Wherever the string "objects" appears in a line, extract that line.
# START OF Supplied records
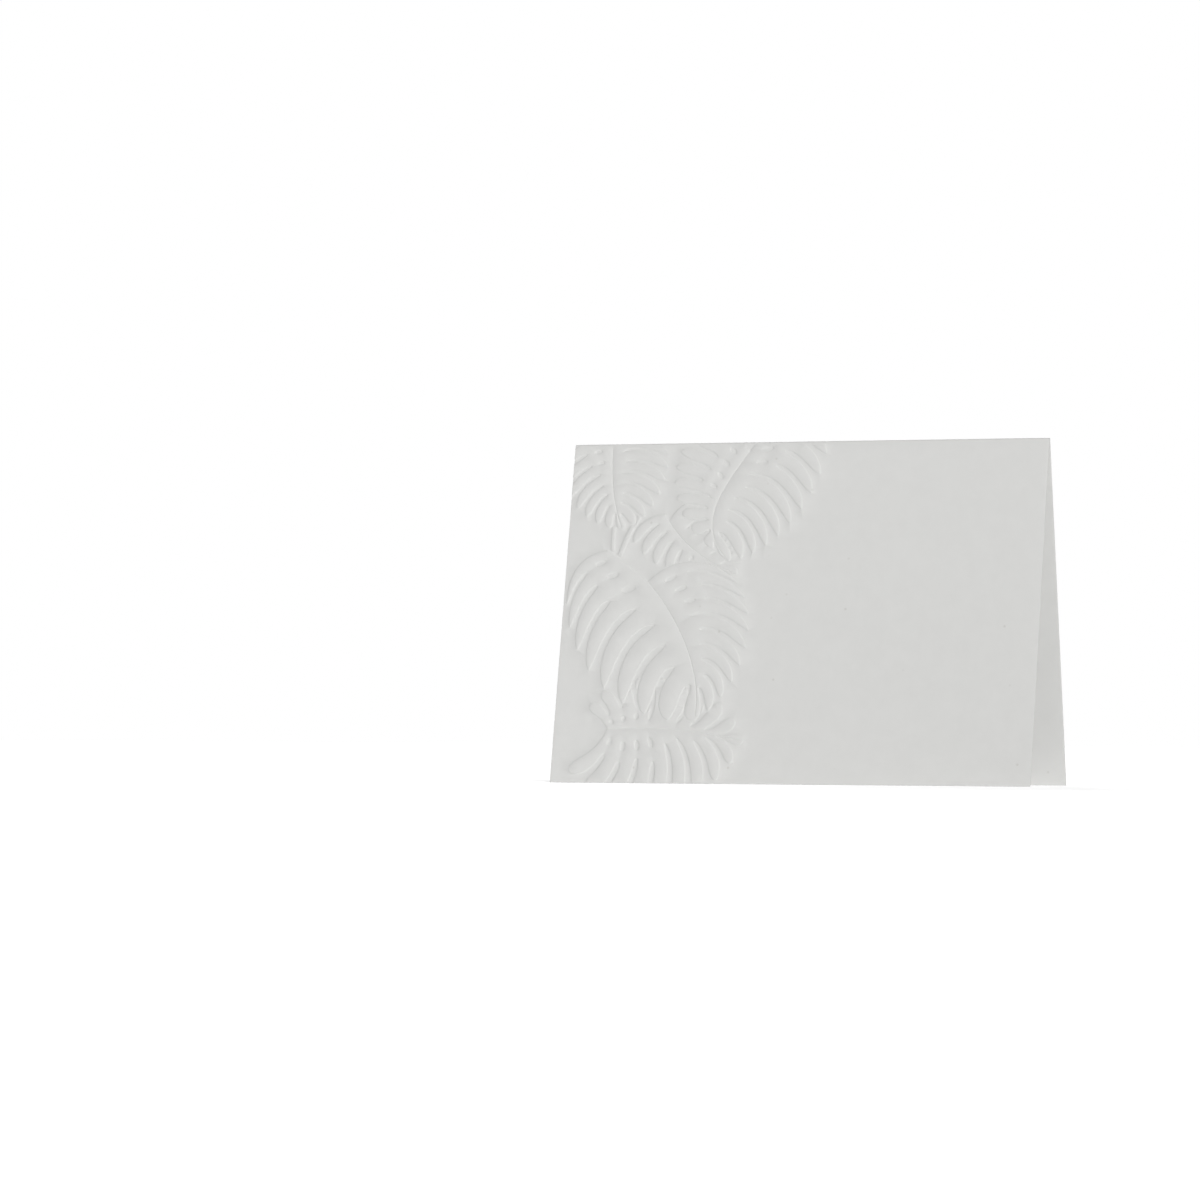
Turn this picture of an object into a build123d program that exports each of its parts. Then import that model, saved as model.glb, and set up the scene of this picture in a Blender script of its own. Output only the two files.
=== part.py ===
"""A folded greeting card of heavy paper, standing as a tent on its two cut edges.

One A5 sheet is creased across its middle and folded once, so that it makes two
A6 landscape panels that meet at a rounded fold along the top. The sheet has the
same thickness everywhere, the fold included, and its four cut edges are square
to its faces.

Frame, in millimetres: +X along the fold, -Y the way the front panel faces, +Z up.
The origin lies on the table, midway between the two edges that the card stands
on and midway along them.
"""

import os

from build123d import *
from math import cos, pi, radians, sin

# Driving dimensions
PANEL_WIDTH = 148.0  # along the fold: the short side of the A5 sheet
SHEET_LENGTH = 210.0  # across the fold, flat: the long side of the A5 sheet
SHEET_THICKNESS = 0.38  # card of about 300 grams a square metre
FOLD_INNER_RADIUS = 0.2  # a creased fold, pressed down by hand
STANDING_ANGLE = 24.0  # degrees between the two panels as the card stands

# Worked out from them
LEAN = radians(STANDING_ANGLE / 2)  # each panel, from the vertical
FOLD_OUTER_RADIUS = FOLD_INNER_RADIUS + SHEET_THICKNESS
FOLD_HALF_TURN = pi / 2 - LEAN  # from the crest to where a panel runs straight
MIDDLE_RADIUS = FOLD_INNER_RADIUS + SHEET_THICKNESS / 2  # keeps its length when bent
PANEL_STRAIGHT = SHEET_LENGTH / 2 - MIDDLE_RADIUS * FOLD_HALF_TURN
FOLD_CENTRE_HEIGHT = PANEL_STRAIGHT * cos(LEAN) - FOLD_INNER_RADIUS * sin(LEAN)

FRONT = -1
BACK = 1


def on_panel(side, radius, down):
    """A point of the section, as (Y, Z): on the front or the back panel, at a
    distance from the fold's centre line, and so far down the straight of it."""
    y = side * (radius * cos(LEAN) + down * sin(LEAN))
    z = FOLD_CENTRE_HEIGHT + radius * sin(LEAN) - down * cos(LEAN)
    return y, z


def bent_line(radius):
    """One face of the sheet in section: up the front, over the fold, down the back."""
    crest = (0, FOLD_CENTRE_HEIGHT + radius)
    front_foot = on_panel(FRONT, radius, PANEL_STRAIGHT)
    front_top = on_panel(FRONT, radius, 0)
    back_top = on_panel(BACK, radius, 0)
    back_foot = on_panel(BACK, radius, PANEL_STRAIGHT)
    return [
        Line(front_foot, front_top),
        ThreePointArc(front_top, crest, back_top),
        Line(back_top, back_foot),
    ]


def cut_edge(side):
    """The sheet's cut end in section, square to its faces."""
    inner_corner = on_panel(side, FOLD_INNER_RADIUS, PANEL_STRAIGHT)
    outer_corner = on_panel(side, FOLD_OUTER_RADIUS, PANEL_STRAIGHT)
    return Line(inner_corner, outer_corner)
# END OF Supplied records
# START OF Supplied records
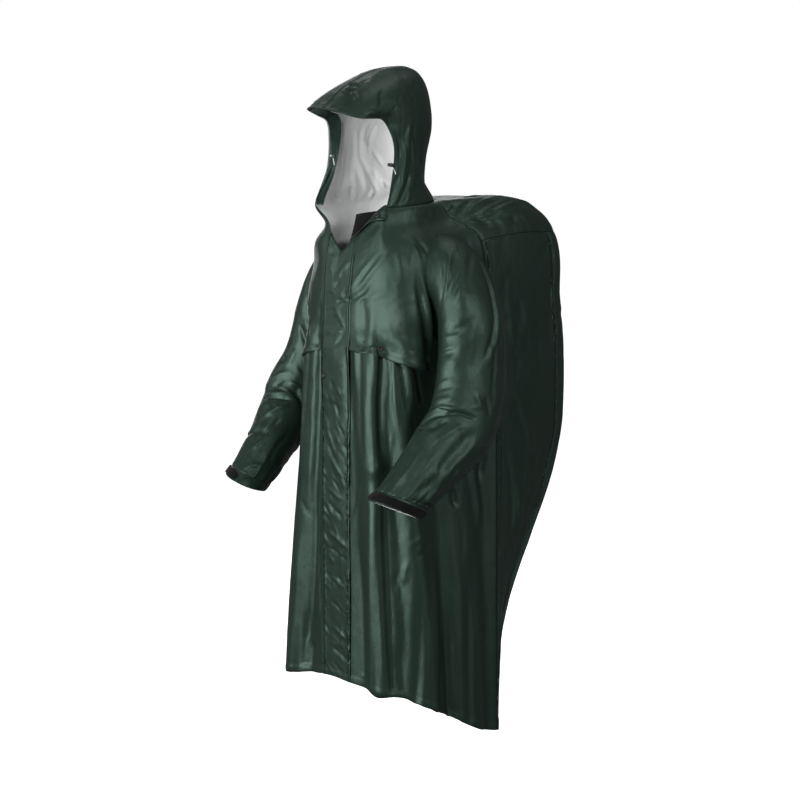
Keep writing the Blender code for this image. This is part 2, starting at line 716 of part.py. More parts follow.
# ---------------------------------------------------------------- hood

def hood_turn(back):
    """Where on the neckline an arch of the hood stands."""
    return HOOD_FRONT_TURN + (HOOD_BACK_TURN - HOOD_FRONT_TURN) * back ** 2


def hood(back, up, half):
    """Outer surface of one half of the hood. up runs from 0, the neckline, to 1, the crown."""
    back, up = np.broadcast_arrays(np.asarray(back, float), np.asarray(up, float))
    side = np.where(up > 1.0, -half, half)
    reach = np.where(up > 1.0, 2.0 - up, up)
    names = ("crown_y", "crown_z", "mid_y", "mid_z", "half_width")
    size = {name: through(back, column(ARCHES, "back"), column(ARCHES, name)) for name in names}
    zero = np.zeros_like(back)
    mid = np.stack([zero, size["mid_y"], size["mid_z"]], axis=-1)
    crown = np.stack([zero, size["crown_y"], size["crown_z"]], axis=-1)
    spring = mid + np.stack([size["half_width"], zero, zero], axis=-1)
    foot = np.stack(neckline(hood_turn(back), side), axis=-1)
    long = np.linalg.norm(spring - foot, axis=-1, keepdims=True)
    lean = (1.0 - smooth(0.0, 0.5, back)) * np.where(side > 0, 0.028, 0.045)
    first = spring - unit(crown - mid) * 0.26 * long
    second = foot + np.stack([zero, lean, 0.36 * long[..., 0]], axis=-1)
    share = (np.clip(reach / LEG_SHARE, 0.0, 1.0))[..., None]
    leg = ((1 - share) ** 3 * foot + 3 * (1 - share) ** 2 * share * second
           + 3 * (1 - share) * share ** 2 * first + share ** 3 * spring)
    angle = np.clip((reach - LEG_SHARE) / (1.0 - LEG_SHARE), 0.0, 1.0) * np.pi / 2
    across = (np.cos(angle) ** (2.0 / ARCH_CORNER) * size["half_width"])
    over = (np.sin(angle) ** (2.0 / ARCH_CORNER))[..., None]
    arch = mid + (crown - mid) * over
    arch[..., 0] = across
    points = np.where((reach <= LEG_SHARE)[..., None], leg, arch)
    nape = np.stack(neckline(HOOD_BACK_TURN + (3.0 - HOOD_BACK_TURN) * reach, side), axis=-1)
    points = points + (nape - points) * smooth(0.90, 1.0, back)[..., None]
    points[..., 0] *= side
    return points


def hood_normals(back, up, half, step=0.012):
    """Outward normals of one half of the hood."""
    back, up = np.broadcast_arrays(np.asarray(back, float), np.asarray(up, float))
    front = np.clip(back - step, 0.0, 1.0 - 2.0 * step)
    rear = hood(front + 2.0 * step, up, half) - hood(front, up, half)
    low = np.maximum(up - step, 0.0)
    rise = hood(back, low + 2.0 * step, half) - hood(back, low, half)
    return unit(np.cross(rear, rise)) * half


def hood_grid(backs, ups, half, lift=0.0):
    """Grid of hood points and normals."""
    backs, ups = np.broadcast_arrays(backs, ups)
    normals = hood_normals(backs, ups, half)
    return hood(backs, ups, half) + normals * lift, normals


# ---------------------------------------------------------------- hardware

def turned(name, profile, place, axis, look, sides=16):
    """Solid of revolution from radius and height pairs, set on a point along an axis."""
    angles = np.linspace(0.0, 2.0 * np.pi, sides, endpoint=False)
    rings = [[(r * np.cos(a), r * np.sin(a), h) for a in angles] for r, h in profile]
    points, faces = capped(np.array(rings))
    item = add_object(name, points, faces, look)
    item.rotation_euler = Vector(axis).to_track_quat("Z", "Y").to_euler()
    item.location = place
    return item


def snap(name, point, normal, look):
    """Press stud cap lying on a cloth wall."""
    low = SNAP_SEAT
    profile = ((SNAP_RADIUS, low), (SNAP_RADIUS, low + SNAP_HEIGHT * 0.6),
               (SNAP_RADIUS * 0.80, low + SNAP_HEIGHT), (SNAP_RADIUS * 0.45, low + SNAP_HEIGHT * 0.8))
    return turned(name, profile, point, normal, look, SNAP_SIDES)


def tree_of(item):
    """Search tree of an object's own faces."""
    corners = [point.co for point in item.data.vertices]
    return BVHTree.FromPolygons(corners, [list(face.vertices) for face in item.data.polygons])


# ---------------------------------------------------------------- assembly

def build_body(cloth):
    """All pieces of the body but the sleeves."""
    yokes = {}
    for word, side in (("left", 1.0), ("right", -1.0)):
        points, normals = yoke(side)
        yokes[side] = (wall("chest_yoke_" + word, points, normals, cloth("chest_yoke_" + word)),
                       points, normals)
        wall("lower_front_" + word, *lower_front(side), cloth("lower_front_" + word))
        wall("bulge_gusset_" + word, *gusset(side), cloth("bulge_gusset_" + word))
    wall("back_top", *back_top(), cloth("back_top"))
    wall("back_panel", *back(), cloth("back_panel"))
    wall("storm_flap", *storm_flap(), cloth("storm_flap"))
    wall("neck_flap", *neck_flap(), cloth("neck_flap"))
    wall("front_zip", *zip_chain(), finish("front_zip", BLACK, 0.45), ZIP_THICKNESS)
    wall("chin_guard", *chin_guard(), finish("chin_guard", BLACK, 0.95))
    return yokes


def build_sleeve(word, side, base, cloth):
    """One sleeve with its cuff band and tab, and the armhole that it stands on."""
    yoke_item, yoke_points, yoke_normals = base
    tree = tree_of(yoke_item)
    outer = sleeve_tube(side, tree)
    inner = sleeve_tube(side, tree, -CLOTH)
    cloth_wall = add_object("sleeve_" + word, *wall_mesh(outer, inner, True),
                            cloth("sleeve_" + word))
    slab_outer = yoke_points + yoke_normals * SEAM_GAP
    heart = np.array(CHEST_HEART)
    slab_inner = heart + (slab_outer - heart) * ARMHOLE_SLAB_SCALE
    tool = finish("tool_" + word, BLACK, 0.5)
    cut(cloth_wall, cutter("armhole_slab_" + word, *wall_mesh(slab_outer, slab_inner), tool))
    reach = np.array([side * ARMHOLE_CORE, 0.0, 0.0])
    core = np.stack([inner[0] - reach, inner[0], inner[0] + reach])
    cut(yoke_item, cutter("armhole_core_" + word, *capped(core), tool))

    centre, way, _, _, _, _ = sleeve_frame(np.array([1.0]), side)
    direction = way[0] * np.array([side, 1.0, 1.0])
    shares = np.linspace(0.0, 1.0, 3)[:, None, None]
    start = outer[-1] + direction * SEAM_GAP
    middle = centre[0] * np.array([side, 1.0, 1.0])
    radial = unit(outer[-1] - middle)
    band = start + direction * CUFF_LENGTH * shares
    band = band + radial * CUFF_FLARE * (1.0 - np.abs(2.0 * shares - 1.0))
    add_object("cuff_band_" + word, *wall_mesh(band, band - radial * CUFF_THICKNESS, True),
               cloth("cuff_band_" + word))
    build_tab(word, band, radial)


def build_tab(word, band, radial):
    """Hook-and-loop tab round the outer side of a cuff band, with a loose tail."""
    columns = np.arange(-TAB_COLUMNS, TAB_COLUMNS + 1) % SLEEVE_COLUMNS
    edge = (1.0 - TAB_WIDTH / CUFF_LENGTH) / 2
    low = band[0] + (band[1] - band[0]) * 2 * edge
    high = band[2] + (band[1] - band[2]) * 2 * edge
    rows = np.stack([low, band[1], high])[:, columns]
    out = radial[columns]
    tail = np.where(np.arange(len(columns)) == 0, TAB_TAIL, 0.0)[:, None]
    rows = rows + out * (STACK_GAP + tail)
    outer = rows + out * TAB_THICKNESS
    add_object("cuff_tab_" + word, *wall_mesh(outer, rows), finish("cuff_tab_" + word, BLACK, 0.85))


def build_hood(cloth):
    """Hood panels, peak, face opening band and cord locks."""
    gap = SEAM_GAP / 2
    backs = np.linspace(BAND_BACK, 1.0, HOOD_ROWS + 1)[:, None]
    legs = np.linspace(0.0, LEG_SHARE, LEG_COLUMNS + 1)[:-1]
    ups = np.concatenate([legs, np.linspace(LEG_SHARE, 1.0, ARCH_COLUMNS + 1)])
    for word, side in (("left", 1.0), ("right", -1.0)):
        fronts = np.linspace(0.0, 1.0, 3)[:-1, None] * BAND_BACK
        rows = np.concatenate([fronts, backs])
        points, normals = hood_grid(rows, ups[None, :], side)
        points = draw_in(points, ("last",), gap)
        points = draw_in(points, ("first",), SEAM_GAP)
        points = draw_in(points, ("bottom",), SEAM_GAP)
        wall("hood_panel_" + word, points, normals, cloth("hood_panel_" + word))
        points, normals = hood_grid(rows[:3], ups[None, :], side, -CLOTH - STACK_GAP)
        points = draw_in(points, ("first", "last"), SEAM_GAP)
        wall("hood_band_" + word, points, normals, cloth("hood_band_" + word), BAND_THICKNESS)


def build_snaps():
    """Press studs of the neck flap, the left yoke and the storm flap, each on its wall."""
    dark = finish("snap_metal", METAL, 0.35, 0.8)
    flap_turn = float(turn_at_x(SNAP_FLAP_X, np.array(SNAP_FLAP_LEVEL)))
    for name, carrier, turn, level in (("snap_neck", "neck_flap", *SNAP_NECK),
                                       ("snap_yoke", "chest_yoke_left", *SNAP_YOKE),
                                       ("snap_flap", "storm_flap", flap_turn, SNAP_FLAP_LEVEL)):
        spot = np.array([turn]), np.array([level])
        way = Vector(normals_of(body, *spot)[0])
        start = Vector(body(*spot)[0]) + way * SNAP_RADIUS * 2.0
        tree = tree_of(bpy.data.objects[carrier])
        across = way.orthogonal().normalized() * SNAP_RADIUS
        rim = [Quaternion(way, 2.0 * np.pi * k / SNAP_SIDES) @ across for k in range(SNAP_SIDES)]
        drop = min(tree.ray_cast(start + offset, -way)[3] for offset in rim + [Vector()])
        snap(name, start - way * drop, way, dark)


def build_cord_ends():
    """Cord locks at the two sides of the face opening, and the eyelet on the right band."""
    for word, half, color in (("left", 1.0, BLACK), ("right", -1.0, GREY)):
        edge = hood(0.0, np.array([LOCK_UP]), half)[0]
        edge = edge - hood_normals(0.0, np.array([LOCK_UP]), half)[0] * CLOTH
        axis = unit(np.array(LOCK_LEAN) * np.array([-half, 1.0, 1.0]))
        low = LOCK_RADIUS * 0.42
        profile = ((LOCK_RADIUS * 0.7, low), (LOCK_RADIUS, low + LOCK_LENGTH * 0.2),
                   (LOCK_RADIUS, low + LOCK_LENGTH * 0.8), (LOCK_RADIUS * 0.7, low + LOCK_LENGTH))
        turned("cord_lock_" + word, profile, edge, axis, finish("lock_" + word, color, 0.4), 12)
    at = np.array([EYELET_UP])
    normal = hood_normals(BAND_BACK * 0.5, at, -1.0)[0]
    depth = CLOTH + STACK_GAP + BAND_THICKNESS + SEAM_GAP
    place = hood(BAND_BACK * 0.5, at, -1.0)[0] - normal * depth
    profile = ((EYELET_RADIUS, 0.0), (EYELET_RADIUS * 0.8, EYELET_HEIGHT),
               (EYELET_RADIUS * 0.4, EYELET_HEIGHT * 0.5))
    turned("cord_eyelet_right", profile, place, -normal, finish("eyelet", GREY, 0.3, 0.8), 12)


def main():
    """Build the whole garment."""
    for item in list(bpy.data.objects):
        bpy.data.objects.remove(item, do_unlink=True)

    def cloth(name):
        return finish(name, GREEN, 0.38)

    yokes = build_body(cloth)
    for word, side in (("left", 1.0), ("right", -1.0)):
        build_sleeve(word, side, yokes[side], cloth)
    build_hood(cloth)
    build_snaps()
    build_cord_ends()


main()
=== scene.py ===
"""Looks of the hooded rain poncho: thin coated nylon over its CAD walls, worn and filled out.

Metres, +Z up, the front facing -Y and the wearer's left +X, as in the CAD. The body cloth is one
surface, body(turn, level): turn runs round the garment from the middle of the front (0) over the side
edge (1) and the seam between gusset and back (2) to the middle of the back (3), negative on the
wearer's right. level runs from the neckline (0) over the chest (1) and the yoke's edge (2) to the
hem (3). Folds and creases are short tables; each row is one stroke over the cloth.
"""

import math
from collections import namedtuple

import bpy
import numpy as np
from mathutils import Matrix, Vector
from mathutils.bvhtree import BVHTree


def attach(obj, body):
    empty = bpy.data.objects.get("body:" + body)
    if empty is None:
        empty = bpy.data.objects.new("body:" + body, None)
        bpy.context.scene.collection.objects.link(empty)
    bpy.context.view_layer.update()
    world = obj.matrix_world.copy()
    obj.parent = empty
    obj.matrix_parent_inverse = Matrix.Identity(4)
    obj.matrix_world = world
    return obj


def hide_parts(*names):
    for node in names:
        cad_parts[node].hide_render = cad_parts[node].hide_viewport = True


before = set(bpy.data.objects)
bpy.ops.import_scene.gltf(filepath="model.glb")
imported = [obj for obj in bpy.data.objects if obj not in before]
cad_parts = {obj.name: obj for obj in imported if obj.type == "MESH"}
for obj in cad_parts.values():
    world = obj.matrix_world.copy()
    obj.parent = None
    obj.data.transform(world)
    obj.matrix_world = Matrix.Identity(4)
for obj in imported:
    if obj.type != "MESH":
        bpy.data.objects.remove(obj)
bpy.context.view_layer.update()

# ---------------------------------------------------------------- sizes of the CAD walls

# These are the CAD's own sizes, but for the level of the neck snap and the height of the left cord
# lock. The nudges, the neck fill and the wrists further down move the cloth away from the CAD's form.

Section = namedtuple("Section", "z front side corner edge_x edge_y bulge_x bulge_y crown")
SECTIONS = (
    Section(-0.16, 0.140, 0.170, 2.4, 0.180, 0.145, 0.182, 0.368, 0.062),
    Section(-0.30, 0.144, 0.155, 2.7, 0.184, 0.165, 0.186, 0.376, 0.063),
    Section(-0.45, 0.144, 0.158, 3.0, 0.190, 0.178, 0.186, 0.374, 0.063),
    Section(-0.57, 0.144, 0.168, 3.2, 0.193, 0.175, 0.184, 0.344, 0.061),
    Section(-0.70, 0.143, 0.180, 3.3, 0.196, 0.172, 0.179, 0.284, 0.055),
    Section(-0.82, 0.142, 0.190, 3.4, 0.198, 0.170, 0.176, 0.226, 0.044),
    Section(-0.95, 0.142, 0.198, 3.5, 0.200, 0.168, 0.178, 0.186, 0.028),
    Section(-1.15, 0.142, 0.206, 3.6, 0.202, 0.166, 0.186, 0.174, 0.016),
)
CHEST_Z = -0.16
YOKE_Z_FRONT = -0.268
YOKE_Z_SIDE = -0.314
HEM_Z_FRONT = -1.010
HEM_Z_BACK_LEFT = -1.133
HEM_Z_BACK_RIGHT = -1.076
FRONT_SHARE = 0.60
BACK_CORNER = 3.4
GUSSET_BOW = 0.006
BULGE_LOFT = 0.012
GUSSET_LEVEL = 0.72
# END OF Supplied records
Correct response:
        tree = tree_of(bpy.data.objects[carrier])
    for item in list(bpy.data.objects):
        bpy.data.objects.remove(item, do_unlink=True)
    empty = bpy.data.objects.get("body:" + body)
        empty = bpy.data.objects.new("body:" + body, None)
        bpy.context.scene.collection.objects.link(empty)
before = set(bpy.data.objects)
imported = [obj for obj in bpy.data.objects if obj not in before]
        bpy.data.objects.remove(obj)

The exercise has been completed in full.